What better way to celebrate insider trading and conflict of interest than with a big party? So, Hyde called upon architect Whitney Warren to transform Sherry’s Hotel into the Court of Louis XV for a night and then commissioned playwright Dario Niccodemi to compose a one-act play. At around eleven o’clock the Metropolitan Opera’s forty piece orchestra along with their ballet corps filled the ballroom and performed until midnight. Then a foursome of working stiffs carried a sedan chair into the room bearing the actress Gabrielle Rejane, fresh from Paris, who performed the play, which was about as inspiring as taffy. Trumpets announced supper and we all retired to a room that had been transformed into the gardens of Versailles with grass, a canopy of roses, marble statues, and fountains bubbling with Pol Roger ‘89. Dancing followed, but of course two more suppers were served before the guests, including Franklin D. Roosevelt and myself, collapsed of exhaustion.

So . . . when I arrived back in Los Angeles in 2004, minus a few weeks of my life, only to find that Darth Vader and Luke Skywalker had both come to life and emerged on a stage at Case Western Reserve University in Ohio, you can understand the shock of recognition with which I was afflicted. It takes time to adjust to an all out battle between good and evil when you’ve been reveling in the spoils built by greed, waste, extravagance, imperial aims, corporate corruption, cheap imported labor, and no income tax for the rich.
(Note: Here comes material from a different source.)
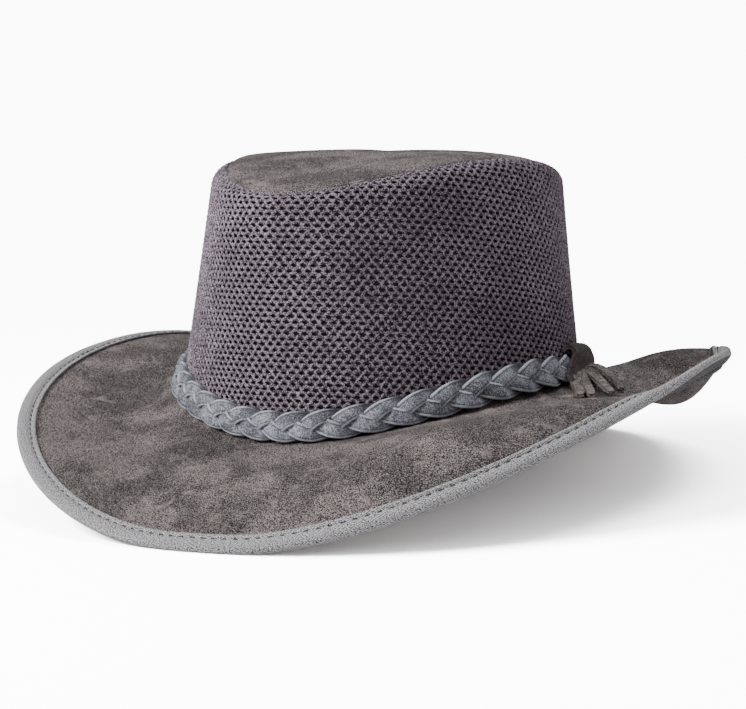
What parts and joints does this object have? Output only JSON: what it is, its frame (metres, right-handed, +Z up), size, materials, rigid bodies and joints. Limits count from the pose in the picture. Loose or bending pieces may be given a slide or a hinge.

But the historian’s mind, like the snob’s, is quite supple and soon I was carrying from 1905 to 2005 that emotion most appropriate for historians and snobs alike–indignation. Snobs and historians both have an aversion to the tasteless and the showy. Oh yeah, and the morally maladroit.

The ballot box is probably a better time-machine than mine. Vote appropriately and with hope we can revive the glory of parties past! Maybe, just maybe, they’ll even let us eat what falls from the tables.